Zurück im Hotel gibt es eine Dusche. Und noch mehr Quellwasser zum Trinken. Es kommt direkt aus dem Wasserhahn und hat denselben Weg hinter sich, den wir heute gegangen sind. Es kommt aus einem ewigen Kreislauf zwischen Meer, Luft und Land bei dem kein Tropfen verloren geht. Wasser ist Leben und im Dachstein Salzkammergut lässt sich das auf besonders vielfältige Art und Weise erleben.
Tour Fakten:
Start am Parkplatz (gebührenfrei) am Vorderer Gonausee.

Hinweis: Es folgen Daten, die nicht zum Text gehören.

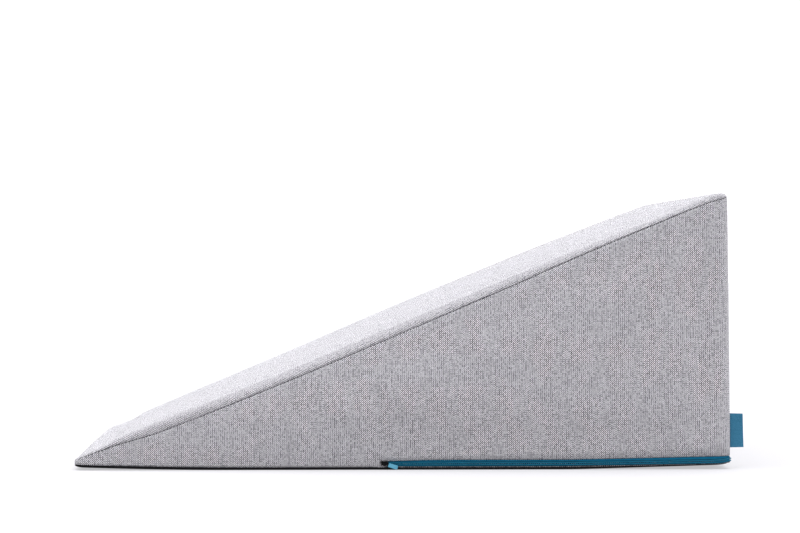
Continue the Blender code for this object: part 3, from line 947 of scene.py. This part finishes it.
def zip_line():
    """The zip's middle as points on the cover, each with the ways up the tape and out of the cover."""
    near = [x for x in X_LINES if x >= ZIP_START]
    stops = [(x, -HALF) for x in near]
    stops += [(LENGTH, y) for y in Y_LINES[1:-1]]
    stops += [(x, HALF) for x in reversed(near)]
    found = []
    for x, y in stops:
        at = levels(x, y)
        height = at.low + chain_height(x)
        middle = skin(x, y, height, at)
        up = skin(x, y, height + 1.0, at) - skin(x, y, height - 1.0, at)
        out = skin(x, y, height, at, -1.0) - middle
        found.append((in_row_frame(middle), up.normalized(), out.normalized()))
    return found


def along_zip(step):
    """The zip's middle line again at an even step, with its directions."""
    line = zip_line()
    spots = [0.0]
    for (one, _, _), (two, _, _) in zip(line, line[1:]):
        spots.append(spots[-1] + (two - one).length)
    table = np.array([[*p, *up, *out] for p, up, out in line])
    wanted = np.arange(0.0, spots[-1], step)
    return wanted, np.stack([np.interp(wanted, spots, table[:, n]) for n in range(9)], axis=1)


def coil_mesh(side):
    """One row of the closed chain: a nylon wire wound along the edge of its tape."""
    step = COIL_PITCH * MM / COIL_STEPS
    wanted, table = along_zip(step)
    place, up, out = table[:, :3], table[:, 3:6], table[:, 6:]
    turn = 2 * np.pi * wanted / (COIL_PITCH * MM) + (np.pi if side > 0 else 0.0)
    flat = np.sign(np.cos(turn)) * np.abs(np.cos(turn)) ** COIL_SQUARE
    yarn_gap_shade = side * (COIL_WIDE / 2 + COIL_APART) + flat * (COIL_WIDE - COIL_WIRE) / 2
    middle = place + up * (yarn_gap_shade * MM)[:, None]
    middle += out * ((-COIL_MIDDLE + np.sin(turn) * (COIL_DEEP - COIL_WIRE) / 2) * MM)[:, None]
    ahead = np.gradient(middle, axis=0)
    ahead /= np.linalg.norm(ahead, axis=1, keepdims=True)
    across = np.cross(ahead, out)
    across /= np.linalg.norm(across, axis=1, keepdims=True)
    over = np.cross(across, ahead)
    bm = bmesh.new()
    rings = []
    for m, a, o in zip(middle, across, over):
        ring = []
        for n in range(WIRE_SIDES):
            angle = math.tau * n / WIRE_SIDES
            around = a * math.cos(angle) + o * math.sin(angle)
            ring.append(bm.verts.new(Vector(m + around * COIL_WIRE / 2 * MM)))
        rings.append(ring)
    tube(bm, rings)
    bmesh.ops.recalc_face_normals(bm, faces=bm.faces)
    return bm


def sewing_mesh():
    """The thread that sews each row of the coil to its tape; its near-black tone is painted shade along the
    coil's edge.
    """
    _, table = along_zip(STITCH_PITCH * MM)
    bm = bmesh.new()
    for side in (-1, 1):
        rings = []
        for spot in table:
            place, up, out = (Vector(spot[n:n + 3]) for n in (0, 3, 6))
            middle = place + (up * side * SEWING_UP - out * (TAPE_FACE - SEWING_PROUD)) * MM
            ring = []
            for n in range(WIRE_SIDES):
                angle = math.tau * n / WIRE_SIDES
                around = up * math.cos(angle) + out * math.sin(angle)
                ring.append(bm.verts.new(middle + around * (SEWING_THICK / 2 * MM)))
            rings.append(ring)
        tube(bm, rings)
    bmesh.ops.recalc_face_normals(bm, faces=bm.faces)
    return bm


NYLON = ((0.006, 0.130, 0.220), (0.018, 0.190, 0.300))
# The sewing thread is real, and its near-black tone is painted shade along the coil's edge
SEWING_THREAD_SHADE = ((0.002, 0.035, 0.060), (0.004, 0.055, 0.090))

nylon = thread_material("zip_coil_nylon", *NYLON, 0.5, specular=0.15)
as_piece("coil_upper_wound", coil_mesh(1), nylon, "zip_coil", "zip_coil_upper")
as_piece("coil_lower_wound", coil_mesh(-1), nylon, "zip_coil", "zip_coil_lower")
sewing = thread_material("coil_sewing_thread_painted_shade", *SEWING_THREAD_SHADE, 0.7, specular=0.1)
as_piece("coil_sewing", sewing_mesh(), sewing, "zip_coil")


# The folded side tab

TAB_LOW = 19.6
TAB_HIGH = 51.2
TAB_OUT = 12.2
TAB_LAYER = 0.45
TAB_BETWEEN = 0.3
TAB_CAUGHT = 0.75
TAB_STEPS = 44
TAB_REACH = [0.0, 0.5, 1.0, 1.6] + [2.0 + 0.9 * n for n in range(12)]
TAB_PINCHED = 0.35
TAB_PINCH_TO = 1.3
TAB_FOLD_POINTS = 5

# How the tab stands: a wave and small curls up its height, a lean and a drop, all growing away from the seam
TAB_WAVE = 0.55
TAB_WAVES = 1.3
TAB_WAVE_START = 0.4
TAB_CURL = 0.10
TAB_CURLS = 3.1
TAB_LEAN = 0.35
TAB_DROP = 0.3


def tab_section():
    """The tab seen from above, from the seam out to the fold and back, as (out, aside) points."""
    fold_radius = TAB_LAYER + TAB_BETWEEN / 2
    tip = TAB_CAUGHT + TAB_OUT - fold_radius

    def aside(out, layer):
        return layer * clamp(out / TAB_PINCH_TO, TAB_PINCHED, 1.0)

    reach = [out for out in TAB_REACH if out < tip]
    outer = [(out, aside(out, fold_radius)) for out in reach]
    for turn in np.linspace(math.pi / 2, 0, TAB_FOLD_POINTS):
        outer.append((tip + fold_radius * math.cos(turn), fold_radius * math.sin(turn)))
    inner = [(out, aside(out, TAB_BETWEEN / 2)) for out in reach]
    inner.append((tip, 0.0))
    outline = outer + [(out, -side) for out, side in reversed(outer[:-1])]
    return outline + inner_return(inner)


def inner_return(inner):
    """The slit between the two layers, walked back out to the fold and in again."""
    back = [(out, -side) for out, side in inner[1:-1]]
    return back + [inner[-1]] + [(out, side) for out, side in reversed(inner[1:-1])]


def tab_mesh():
    """The folded strip, with its place on the flat ribbon as UVs."""
    bm = bmesh.new()
    uv = bm.loops.layers.uv.new("Cloth")
    section = tab_section()
    walked = [0.0]
    for one, two in zip(section, section[1:] + section[:1]):
        walked.append(walked[-1] + math.dist(one, two))
    rings = []
    for n in range(TAB_STEPS + 1):
        share = n / TAB_STEPS
        z = TAB_LOW + (TAB_HIGH - TAB_LOW) * share
        at = levels(LENGTH, -CORNER_SEAM)
        root = skin(LENGTH, -CORNER_SEAM, z, at, TAB_CAUGHT)
        ring = []
        for out, aside in section:
            far = out / (TAB_OUT + TAB_CAUGHT)
            wave = TAB_WAVE * math.sin(math.pi * TAB_WAVES * share + TAB_WAVE_START) * far ** 2
            curl = TAB_CURL * math.sin(math.tau * TAB_CURLS * share) * far
            lean = -TAB_LEAN * far * (share - 0.5) * 2
            drop = TAB_DROP * far * math.cos(math.pi * share)
            point = root + Vector((out + lean, aside + wave + curl, drop))
            ring.append(bm.verts.new(in_row_frame(point)))
        rings.append((ring, z))
    count = len(section)
    for (one, low), (two, high) in zip(rings, rings[1:]):
        for n in range(count):
            m = (n + 1) % count
            face = bm.faces.new((one[n], one[m], two[m], two[n]))
            corners = ((n, low), (n + 1, low), (n + 1, high), (n, high))
            for loop, (along, up) in zip(face.loops, corners):
                loop[uv].uv = (walked[along] * MM, up * MM)
    bm.faces.new(rings[0][0])
    bm.faces.new(rings[-1][0])
    bmesh.ops.recalc_face_normals(bm, faces=bm.faces)
    return bm


side_tab = as_piece(
    "side_tab_ribbon", tab_mesh(), tab_material(), "tab_cloth", "side_tab", smooth_angle=50
)


# The CAD pieces that keep their shape get their finish


def finish(node, material):
    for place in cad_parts[node].material_slots:
        place.material = material


# What shows of each tape's 10 mm between the seam and the coil, in square metres
TAPES_SHOWN = {"zip_tape_upper": 0.0043, "zip_tape_lower": 0.0038}

tape = tape_material()
for name, shown in TAPES_SHOWN.items():
    finish(name, tape)
lacquer = metal_material()
for name in ("zip_slider", "zip_pull_loop"):
    finish(name, lacquer)
finish("zip_pull_tab", pull_material())


# Stage, light and camera

FLOOR_SIZE = 60.0

bm = bmesh.new()
bmesh.ops.create_grid(bm, x_segments=1, y_segments=1, size=FLOOR_SIZE / 2)
floor_mesh = bpy.data.meshes.new("floor")
bm.to_mesh(floor_mesh)
bm.free()
floor_mesh.materials.append(floor_material())
floor = bpy.data.objects.new("floor", floor_mesh)
bpy.context.scene.collection.objects.link(floor)


ROOM_FRONT = 0.62
ROOM_BACK = 1.30
ROOM_RIGHT = 2.2
RIGHT_POWER = 6.0
CEILING = 3.6
CEILING_POWER = 3.0


def studio_world():
    """A white tent: brightest overhead and to the right, bright behind and softer in front."""
    world = bpy.data.worlds.new("studio")
    bpy.context.scene.world = world
    world.use_nodes = True
    tree = world.node_tree
    place = tree.nodes.new("ShaderNodeTexCoord").outputs["Generated"]
    split = tree.nodes.new("ShaderNodeSeparateXYZ")
    tree.links.new(place, split.inputs[0])
    towards = math_node(tree, "MULTIPLY_ADD", split.outputs[1], 0.5, 0.5, clamped=True)
    room = math_node(tree, "MULTIPLY_ADD", towards, ROOM_BACK - ROOM_FRONT, ROOM_FRONT)
    right = math_node(tree, "MAXIMUM", split.outputs[0], 0.0)
    right = math_node(tree, "POWER", right, RIGHT_POWER)
    room = math_node(tree, "MULTIPLY_ADD", right, ROOM_RIGHT, room)
    overhead = math_node(tree, "MAXIMUM", split.outputs[2], 0.0)
    overhead = math_node(tree, "POWER", overhead, CEILING_POWER)
    tent = tree.nodes["Background"]
    tree.links.new(math_node(tree, "MULTIPLY_ADD", overhead, CEILING, room), tent.inputs["Strength"])
    tent.inputs["Color"].default_value = WHITE


studio_world()
bpy.context.scene.view_settings.view_transform = "Standard"

camera_data = bpy.data.cameras.new("camera")
camera_data.sensor_width = SENSOR
camera_data.lens = FOCAL_PX * SENSOR / PICTURE_WIDE
camera_data.clip_end = 200.0
camera = bpy.data.objects.new("camera", camera_data)
camera.location = Vector(EYE) * MM
camera.rotation_euler = (Vector(AIM) - Vector(EYE)).to_track_quat("-Z", "Y").to_euler()
bpy.context.scene.collection.objects.link(camera)
bpy.context.scene.camera = camera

Strecke einfach, ca. 14 KM. 6 Km an den Seen entlang mit ca. 200 HM, anschließend langer Anstieg auf schmalem Steig bis zur Adamekhütte (ÖAV). Der Weg ist markiert – verirren bei gutem Wetter ausgeschlossen. 1350 HM. Der Aufstieg nach Kondition 5 bis 7 Stunden Gehzeit. Aller et retour an einem Tag - 12 bis 14 Stunden -ist nur für ambitionierte Wanderer machbar, die Seen locken am Ende des Tages mit einem erfrischenden Bad.
Unser Tipp: reichlich Wasser (2Liter) und Brotzeit mitnehmen, denn unterwegs gibt es keine Einkehrmöglichkeit. Umso besser schmecken die Spaghetti auf der Hütte!